Kondisi ini semakin diperparah dengan munculnya keinginan dari sosok-sosok tersebut untuk menyahuti “kehendak massa” yang agaknya menjadi manifestasi dari keinginan pribadi yang bersangkutan untuk kemudian melenggang ke pentas politik dengan bertolak dari relawan kemanusiaan, aktivis, pengusaha dermawan atau intelektual publik dan kemudan melenggang menjadi keuchik, bupati, gubernur dan bahkan presiden.
Dan ketika posisi-posisi itu mereka duduki, kita akan kembali merancang kegagapan-kegagapan baru untuk kemudian menggantikan mereka dengan sosok-sosok lain di masa depan. Padahal, sekiranya kita membiarkan mereka bertahan pada posisi semula tanpa perlu memasuki panggung politik, pastinya mereka akan tetap terhormat di mata publik. Tapi, garis tangan memang punya caranya sendiri.

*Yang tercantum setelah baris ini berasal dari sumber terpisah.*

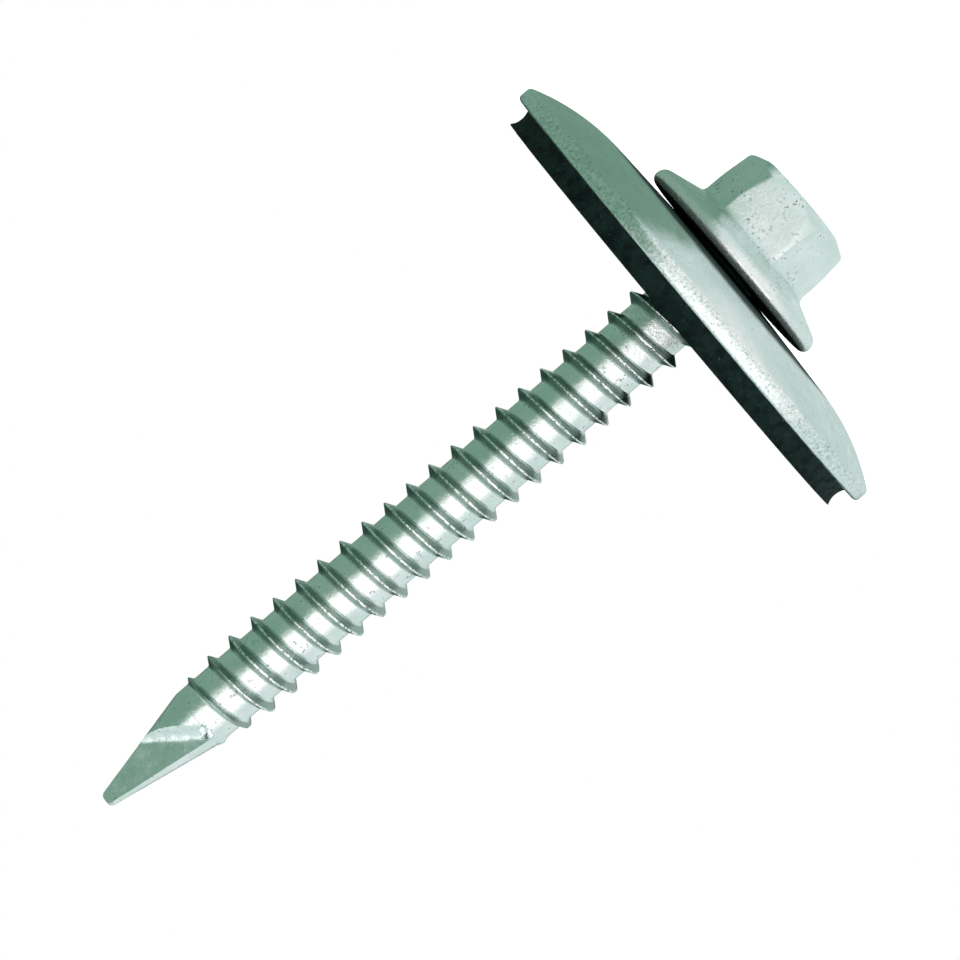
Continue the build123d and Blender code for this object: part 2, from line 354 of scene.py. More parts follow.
def crown_radius(z):
    """Distance from the axis to the crown chamfer and the long corner taper."""
    chamfer = CROWN_FLAT + (CROWN_SHOULDER - CROWN_FLAT) * z / CROWN_SHOULDER_DEPTH
    corner = ACROSS_FLATS / 2 / cos(pi / 6)
    taper_run = CORNER_TAPER_DEPTH - CROWN_SHOULDER_DEPTH
    taper = CROWN_SHOULDER + (corner - CROWN_SHOULDER) * (z - CROWN_SHOULDER_DEPTH) / taper_run
    return smooth_min(chamfer, taper, CROWN_BLEND)


def level_ring(angle, radius, z):
    """A ring of one radius at one height."""
    return np.full_like(angle, radius), np.full_like(angle, z)


def hexagon_rings(angle):
    """Rings of (radius, height) over the flat top, its crown and the hexagon's walls."""
    rings = [level_ring(angle, radius, 0) for radius in TOP_RADII]
    for z in HEX_HEIGHTS:
        height = np.full_like(angle, z)
        radius = smooth_min(hex_radius(angle, z), crown_radius(height), CORNER_BLEND)
        rings.append((radius, height))
    return rings


def cone_height(radius):
    """Height of the flange's cone at a distance from the axis."""
    return HEAD_HEIGHT - FLANGE_RIM_HEIGHT - (FLANGE_RADIUS - radius) * tan(FLANGE_CONE)


def cone_rings(angle):
    """Rings of the round at the hexagon's foot and of the flange's cone."""
    centre_r = hex_radius(angle, CORNER_TAPER_DEPTH) + HEX_FOOT_ROUND
    touch_r = centre_r - HEX_FOOT_ROUND * sin(FLANGE_CONE)
    touch_z = cone_height(touch_r)
    centre_z = touch_z - HEX_FOOT_ROUND * cos(FLANGE_CONE)
    rings = []
    for t in np.linspace(0, 1, FLANGE_STEPS):
        swing = pi - t * (pi / 2 - FLANGE_CONE)
        rings.append((centre_r + HEX_FOOT_ROUND * np.cos(swing),
                      centre_z + HEX_FOOT_ROUND * np.sin(swing)))
    end_r = FLANGE_RADIUS - FLANGE_TOP_ROUND + FLANGE_TOP_ROUND * sin(FLANGE_CONE)
    end_z = cone_height(end_r)
    for t in CONE_SHARES:
        rings.append((touch_r + (end_r - touch_r) * t, touch_z + (end_z - touch_z) * t))
    return rings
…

Namun demikian kita tidak menafikan bahwa ada beberapa artis atau tokoh viral yang meskipun membangun citra dirinya bak alur plot twist, namun kehadiran mereka di dunia politik terkadang juga bisa diandalkan sehingga posisi mereka tetap terhormat di hadapan publik. Tapi secara kuantitas, sosok-sosok demikian tentu cukup langka. Kondisi ini terbilang wajar, sebab demokrasi memang sengaja menghibur kita, bukan sekali, tapi bertahun-tahun lamanya.